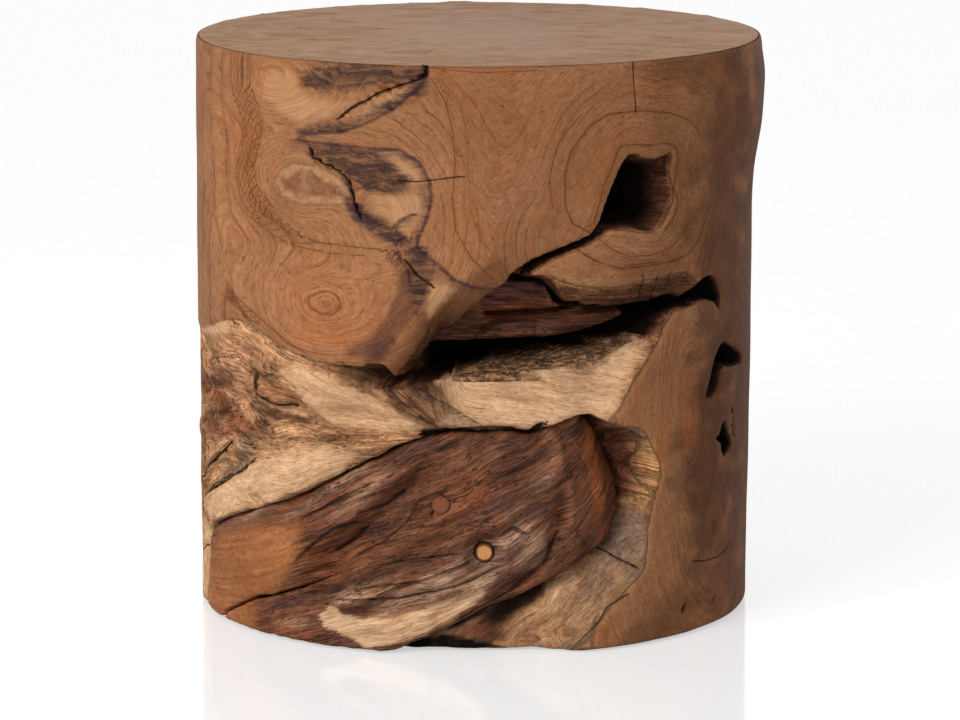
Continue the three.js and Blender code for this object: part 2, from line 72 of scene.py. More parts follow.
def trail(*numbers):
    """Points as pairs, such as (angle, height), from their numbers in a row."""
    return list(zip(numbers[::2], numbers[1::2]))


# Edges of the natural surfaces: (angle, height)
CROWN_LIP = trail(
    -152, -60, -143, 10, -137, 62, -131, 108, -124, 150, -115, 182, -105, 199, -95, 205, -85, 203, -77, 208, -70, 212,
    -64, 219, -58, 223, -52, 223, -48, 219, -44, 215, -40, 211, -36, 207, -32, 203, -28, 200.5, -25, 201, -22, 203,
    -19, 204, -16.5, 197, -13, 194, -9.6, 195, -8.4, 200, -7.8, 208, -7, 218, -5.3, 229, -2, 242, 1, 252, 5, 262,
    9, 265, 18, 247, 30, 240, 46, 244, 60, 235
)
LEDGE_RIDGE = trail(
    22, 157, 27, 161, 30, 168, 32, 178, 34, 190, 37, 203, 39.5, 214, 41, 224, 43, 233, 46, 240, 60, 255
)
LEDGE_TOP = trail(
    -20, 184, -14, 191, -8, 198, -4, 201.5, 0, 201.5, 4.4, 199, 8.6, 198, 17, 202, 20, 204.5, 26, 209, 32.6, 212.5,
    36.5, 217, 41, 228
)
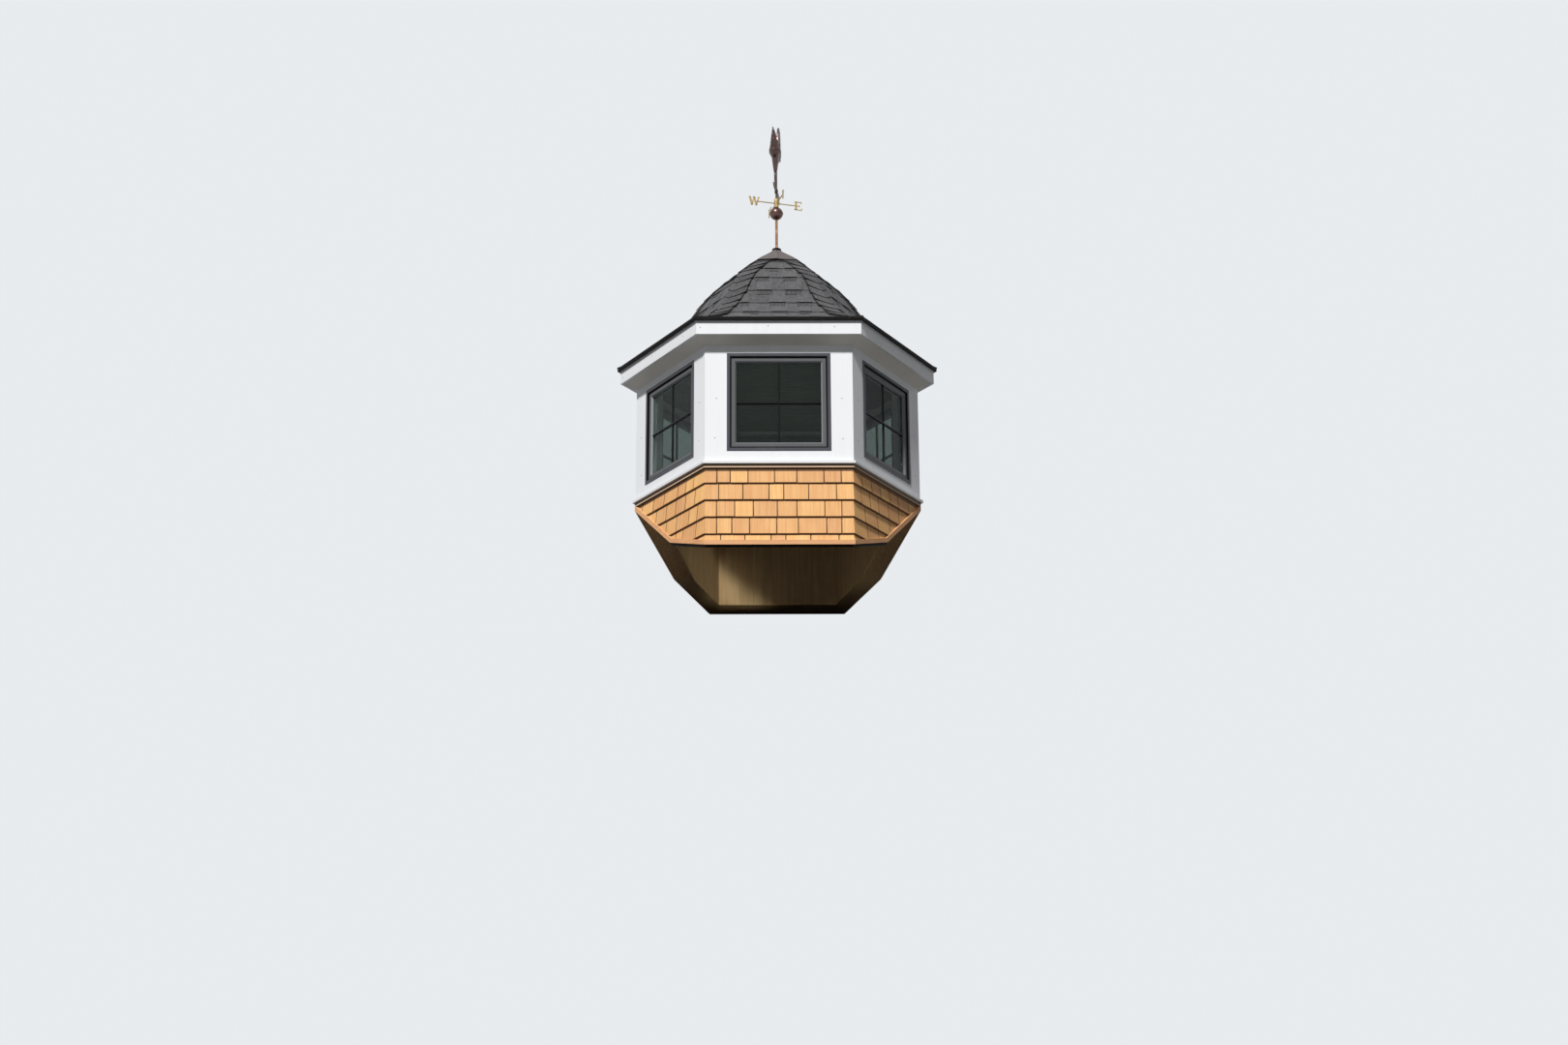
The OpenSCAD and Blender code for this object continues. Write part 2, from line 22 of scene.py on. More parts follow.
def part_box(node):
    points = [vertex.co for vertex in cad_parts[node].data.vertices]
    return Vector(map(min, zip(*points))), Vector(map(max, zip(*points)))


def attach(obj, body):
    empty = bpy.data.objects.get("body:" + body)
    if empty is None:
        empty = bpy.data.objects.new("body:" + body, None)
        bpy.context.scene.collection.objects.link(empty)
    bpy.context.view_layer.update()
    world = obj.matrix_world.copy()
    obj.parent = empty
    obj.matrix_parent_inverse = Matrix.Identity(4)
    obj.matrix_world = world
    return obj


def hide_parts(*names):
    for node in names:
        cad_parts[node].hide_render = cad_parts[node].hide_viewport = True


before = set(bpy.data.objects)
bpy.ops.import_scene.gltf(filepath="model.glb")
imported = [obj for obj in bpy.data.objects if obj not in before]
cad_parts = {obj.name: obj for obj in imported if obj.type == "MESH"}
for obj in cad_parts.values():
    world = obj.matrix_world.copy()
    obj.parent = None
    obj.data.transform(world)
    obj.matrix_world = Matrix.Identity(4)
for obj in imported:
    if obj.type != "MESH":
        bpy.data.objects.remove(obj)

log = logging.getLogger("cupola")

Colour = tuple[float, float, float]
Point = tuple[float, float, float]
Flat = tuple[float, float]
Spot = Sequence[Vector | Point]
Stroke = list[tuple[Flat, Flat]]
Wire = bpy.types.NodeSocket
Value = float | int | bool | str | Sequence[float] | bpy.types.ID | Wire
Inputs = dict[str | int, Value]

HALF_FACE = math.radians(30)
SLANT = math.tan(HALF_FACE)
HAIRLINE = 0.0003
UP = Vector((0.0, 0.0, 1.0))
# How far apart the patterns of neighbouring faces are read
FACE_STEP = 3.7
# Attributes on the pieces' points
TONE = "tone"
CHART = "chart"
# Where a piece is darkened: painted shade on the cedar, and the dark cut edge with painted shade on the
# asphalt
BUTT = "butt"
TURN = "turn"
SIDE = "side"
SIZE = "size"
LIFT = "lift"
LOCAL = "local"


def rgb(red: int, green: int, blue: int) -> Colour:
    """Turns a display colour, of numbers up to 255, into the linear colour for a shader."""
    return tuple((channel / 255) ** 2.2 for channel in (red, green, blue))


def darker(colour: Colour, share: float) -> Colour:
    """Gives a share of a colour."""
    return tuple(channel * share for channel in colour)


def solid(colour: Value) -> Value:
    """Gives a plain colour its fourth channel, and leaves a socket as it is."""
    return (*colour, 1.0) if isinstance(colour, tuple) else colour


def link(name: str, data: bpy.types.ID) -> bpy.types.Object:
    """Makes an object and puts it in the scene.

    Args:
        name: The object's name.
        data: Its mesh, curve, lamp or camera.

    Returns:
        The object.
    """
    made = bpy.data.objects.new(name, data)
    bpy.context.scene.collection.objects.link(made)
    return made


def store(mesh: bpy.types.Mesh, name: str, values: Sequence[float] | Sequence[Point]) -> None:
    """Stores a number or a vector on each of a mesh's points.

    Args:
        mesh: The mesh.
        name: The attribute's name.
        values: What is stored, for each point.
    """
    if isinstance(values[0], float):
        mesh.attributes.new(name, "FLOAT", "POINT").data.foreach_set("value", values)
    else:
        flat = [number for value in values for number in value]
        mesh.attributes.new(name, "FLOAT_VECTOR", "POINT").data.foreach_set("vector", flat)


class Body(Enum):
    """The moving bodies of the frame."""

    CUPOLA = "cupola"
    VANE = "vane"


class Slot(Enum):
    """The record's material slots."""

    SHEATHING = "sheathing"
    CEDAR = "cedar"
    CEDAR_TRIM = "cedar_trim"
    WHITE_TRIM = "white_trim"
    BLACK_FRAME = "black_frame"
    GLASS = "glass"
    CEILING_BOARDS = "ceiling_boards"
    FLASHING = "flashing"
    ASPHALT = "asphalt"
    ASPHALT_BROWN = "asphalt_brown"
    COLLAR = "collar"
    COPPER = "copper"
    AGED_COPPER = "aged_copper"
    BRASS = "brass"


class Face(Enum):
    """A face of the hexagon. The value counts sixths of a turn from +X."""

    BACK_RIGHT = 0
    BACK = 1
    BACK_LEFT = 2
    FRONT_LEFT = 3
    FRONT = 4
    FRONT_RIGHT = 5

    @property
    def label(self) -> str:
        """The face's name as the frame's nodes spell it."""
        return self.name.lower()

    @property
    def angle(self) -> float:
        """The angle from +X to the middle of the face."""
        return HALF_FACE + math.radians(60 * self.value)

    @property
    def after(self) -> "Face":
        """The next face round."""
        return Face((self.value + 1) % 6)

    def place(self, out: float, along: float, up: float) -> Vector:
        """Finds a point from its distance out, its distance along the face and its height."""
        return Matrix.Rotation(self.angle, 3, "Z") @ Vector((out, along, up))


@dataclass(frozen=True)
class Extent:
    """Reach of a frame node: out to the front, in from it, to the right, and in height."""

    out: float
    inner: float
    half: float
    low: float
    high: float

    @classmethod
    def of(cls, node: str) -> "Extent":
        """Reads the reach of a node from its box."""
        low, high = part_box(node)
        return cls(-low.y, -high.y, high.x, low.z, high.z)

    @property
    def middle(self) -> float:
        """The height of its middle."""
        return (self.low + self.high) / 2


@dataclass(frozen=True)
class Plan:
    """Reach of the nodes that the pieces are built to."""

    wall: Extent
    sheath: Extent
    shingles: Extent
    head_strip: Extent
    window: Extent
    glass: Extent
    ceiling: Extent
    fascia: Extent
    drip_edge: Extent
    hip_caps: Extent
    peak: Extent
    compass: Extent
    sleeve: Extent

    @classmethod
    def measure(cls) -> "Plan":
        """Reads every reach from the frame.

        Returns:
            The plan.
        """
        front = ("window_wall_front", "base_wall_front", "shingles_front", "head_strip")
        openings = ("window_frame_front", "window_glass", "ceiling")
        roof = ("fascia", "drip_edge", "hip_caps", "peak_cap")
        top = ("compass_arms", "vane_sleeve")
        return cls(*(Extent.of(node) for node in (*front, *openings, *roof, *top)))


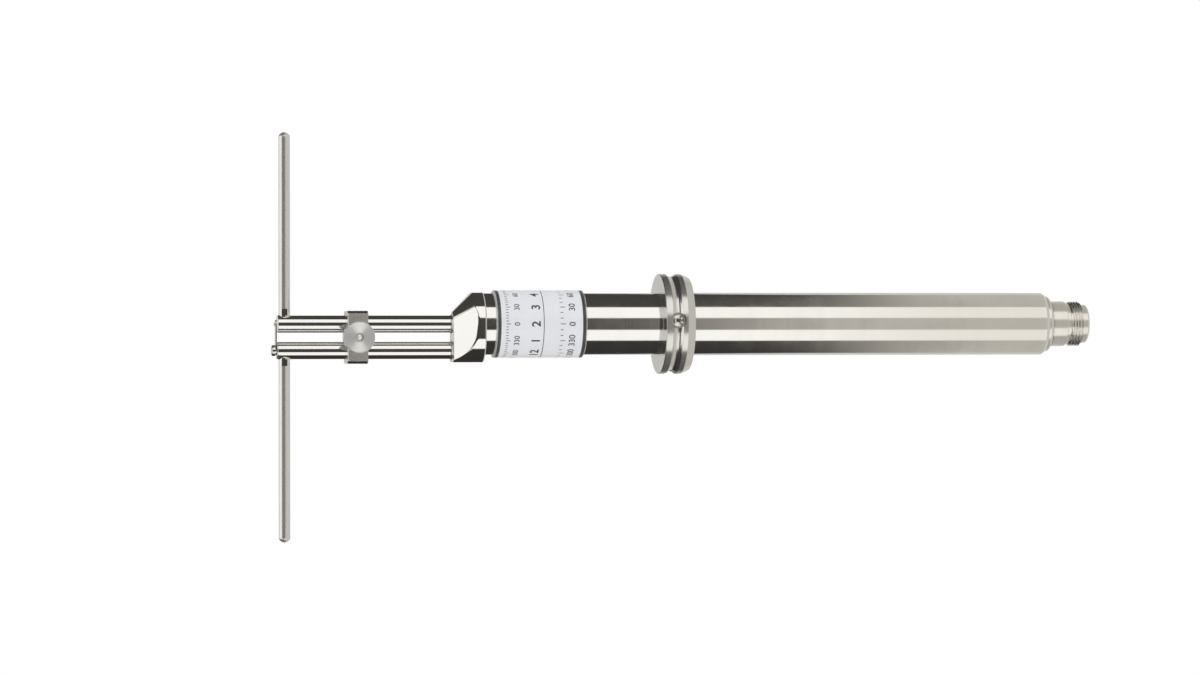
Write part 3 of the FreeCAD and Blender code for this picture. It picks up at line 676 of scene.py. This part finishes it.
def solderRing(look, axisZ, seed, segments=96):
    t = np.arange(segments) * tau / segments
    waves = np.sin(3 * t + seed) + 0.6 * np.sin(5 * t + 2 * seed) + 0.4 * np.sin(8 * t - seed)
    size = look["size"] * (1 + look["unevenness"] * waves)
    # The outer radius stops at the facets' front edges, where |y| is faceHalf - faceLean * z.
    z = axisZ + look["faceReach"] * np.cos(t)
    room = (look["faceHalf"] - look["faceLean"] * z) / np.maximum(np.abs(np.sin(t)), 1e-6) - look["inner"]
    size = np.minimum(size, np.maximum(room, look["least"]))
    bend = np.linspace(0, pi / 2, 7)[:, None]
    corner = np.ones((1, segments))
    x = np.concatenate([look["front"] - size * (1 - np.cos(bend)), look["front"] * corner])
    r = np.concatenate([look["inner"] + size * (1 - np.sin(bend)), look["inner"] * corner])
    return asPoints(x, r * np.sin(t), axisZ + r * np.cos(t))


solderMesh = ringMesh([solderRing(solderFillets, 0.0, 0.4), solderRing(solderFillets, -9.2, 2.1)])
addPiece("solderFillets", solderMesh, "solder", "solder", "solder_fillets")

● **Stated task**
Beginning at the first line above, repeat exactly until the line containing "return list(zip(numbers[::2], numbers[1::2]))", which is included.

● **In response**
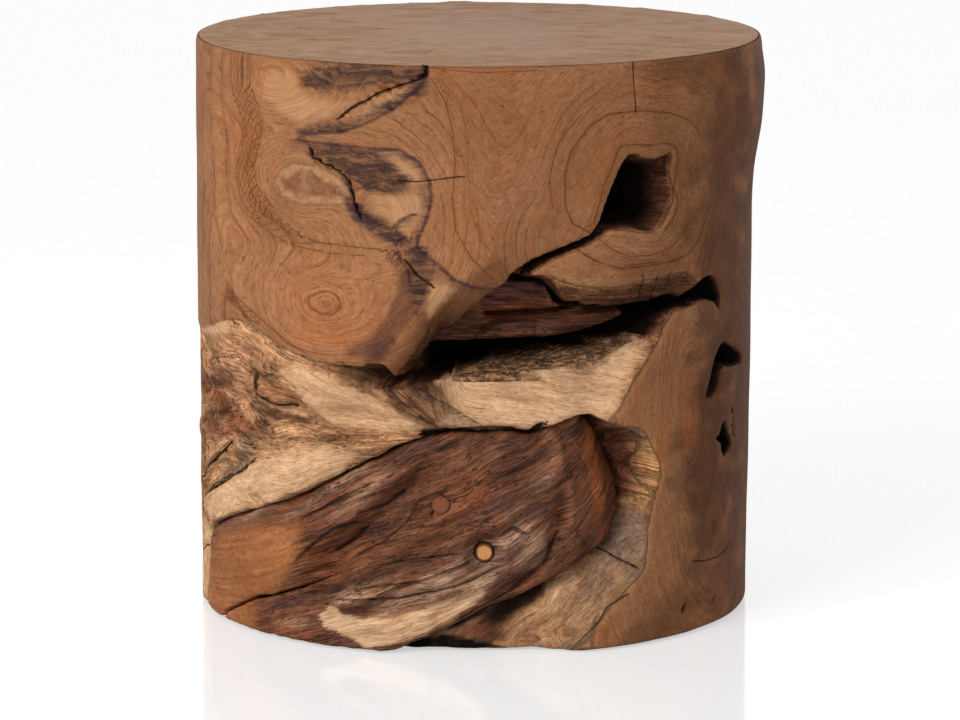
Continue the three.js and Blender code for this object: part 2, from line 72 of scene.py. More parts follow.
def trail(*numbers):
    """Points as pairs, such as (angle, height), from their numbers in a row."""
    return list(zip(numbers[::2], numbers[1::2]))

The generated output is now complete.